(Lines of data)

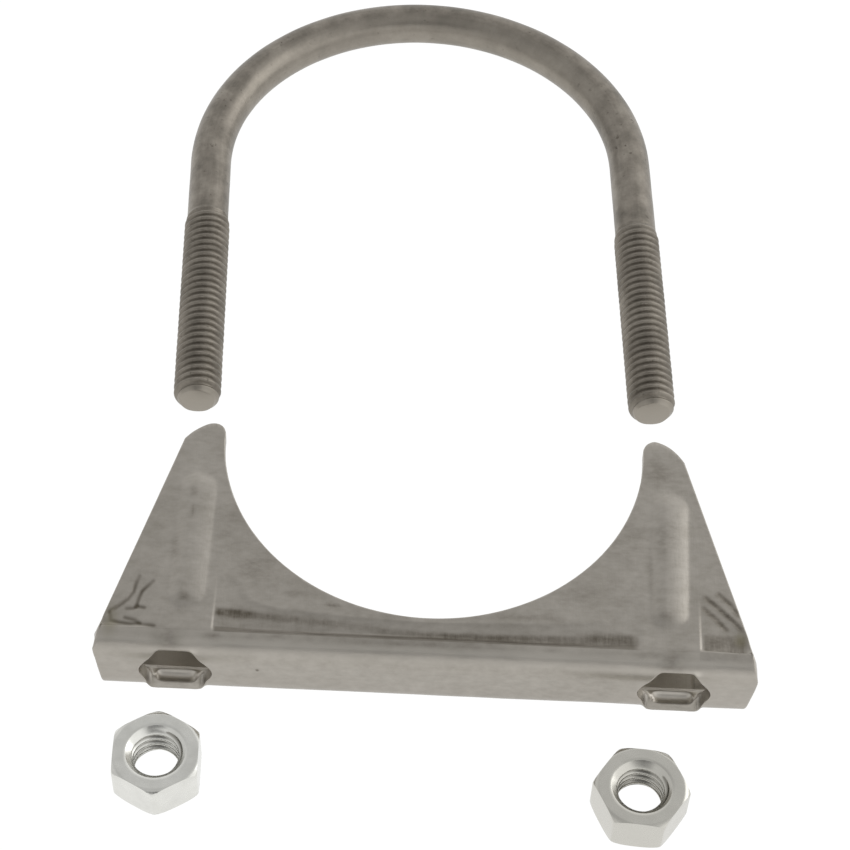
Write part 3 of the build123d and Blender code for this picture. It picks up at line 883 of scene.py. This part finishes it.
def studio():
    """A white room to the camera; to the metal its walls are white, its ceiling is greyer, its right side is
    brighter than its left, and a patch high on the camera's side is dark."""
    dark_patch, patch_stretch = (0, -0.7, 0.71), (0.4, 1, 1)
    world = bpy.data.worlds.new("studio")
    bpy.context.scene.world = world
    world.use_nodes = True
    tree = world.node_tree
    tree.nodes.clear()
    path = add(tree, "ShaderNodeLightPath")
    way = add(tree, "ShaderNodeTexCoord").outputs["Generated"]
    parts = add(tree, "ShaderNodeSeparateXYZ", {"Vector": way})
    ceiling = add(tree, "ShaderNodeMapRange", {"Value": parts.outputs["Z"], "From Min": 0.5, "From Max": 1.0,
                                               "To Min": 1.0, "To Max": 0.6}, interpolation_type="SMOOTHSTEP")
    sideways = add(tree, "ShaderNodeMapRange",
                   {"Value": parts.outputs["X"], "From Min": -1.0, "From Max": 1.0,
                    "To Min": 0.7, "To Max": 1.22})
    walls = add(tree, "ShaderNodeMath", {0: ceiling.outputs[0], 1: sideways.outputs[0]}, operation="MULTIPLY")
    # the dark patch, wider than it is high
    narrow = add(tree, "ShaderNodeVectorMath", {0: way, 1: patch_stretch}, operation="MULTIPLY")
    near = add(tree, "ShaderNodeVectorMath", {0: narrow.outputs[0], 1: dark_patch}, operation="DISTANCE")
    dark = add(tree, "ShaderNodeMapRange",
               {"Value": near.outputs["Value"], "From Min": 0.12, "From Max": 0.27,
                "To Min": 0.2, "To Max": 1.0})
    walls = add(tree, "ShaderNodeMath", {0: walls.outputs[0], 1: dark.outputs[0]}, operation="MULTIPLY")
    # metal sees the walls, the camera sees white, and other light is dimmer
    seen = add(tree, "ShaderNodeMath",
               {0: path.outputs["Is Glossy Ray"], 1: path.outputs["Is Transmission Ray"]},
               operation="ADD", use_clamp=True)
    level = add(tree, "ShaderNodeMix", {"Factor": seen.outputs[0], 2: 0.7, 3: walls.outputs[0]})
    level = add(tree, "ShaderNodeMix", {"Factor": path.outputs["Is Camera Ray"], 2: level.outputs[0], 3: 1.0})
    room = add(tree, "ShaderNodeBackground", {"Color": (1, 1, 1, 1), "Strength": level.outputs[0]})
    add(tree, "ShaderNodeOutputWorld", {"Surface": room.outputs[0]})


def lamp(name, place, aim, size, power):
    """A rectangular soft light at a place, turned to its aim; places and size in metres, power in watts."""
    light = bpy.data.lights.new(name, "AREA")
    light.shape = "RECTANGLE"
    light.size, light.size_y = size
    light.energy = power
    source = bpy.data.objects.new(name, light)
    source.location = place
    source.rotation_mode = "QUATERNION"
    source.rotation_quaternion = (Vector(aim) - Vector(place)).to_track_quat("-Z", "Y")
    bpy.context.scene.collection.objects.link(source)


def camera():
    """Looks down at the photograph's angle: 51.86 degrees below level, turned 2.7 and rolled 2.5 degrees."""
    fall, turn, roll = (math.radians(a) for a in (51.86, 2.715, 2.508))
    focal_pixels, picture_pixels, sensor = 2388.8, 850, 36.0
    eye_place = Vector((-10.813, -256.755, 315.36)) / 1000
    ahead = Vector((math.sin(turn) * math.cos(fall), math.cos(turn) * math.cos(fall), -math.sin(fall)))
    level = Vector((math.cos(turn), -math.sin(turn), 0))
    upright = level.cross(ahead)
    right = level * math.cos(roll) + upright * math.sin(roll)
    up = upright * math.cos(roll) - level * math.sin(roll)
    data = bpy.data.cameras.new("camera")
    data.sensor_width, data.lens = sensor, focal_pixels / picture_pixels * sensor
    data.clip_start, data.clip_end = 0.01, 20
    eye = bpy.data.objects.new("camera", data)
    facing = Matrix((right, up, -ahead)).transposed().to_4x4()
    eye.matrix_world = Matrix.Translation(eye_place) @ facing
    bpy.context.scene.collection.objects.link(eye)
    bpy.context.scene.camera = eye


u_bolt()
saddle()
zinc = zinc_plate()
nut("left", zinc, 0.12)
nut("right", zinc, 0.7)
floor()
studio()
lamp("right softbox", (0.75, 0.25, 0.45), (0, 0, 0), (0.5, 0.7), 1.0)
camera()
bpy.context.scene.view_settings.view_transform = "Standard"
* * *
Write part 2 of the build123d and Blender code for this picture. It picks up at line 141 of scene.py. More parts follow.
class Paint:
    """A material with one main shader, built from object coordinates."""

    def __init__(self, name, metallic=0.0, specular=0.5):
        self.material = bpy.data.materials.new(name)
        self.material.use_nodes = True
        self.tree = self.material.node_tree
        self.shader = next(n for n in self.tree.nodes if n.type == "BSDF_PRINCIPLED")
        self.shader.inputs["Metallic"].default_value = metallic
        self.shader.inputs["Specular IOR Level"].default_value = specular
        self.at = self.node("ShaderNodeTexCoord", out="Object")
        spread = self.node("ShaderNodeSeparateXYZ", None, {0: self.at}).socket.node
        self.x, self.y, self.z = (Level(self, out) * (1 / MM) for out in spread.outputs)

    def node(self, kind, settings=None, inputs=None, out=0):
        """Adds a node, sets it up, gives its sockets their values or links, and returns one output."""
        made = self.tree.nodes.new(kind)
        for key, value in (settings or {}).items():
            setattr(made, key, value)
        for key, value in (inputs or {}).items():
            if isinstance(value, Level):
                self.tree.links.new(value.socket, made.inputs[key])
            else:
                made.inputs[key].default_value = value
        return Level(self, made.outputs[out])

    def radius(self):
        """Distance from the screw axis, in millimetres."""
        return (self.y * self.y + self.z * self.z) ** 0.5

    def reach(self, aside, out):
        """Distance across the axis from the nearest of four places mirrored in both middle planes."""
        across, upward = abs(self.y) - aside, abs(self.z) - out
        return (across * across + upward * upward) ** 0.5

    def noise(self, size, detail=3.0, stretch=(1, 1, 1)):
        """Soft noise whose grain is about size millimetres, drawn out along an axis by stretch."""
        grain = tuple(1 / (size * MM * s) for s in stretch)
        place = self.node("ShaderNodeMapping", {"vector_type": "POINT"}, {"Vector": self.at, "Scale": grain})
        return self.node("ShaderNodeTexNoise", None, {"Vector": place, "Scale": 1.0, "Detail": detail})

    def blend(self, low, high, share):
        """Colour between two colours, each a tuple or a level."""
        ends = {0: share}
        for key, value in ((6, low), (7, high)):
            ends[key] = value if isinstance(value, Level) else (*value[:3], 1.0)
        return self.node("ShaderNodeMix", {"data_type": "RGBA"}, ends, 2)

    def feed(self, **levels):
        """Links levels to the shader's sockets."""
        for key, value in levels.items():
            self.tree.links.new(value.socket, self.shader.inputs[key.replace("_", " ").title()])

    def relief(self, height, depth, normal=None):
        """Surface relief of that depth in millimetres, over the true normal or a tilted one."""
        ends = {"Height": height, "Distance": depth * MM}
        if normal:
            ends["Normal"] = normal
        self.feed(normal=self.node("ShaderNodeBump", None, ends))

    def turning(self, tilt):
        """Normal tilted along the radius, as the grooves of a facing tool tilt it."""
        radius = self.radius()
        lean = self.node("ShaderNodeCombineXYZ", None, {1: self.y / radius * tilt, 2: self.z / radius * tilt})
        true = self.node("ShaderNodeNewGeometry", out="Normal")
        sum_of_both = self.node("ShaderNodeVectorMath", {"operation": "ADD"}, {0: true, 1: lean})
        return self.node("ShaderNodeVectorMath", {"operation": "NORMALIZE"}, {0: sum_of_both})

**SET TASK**
All lines that include "code" are to be gathered and copied.

**RESPONSE**
Write part 3 of the build123d and Blender code for this picture. It picks up at line 883 of scene.py. This part finishes it.
Write part 2 of the build123d and Blender code for this picture. It picks up at line 141 of scene.py. More parts follow.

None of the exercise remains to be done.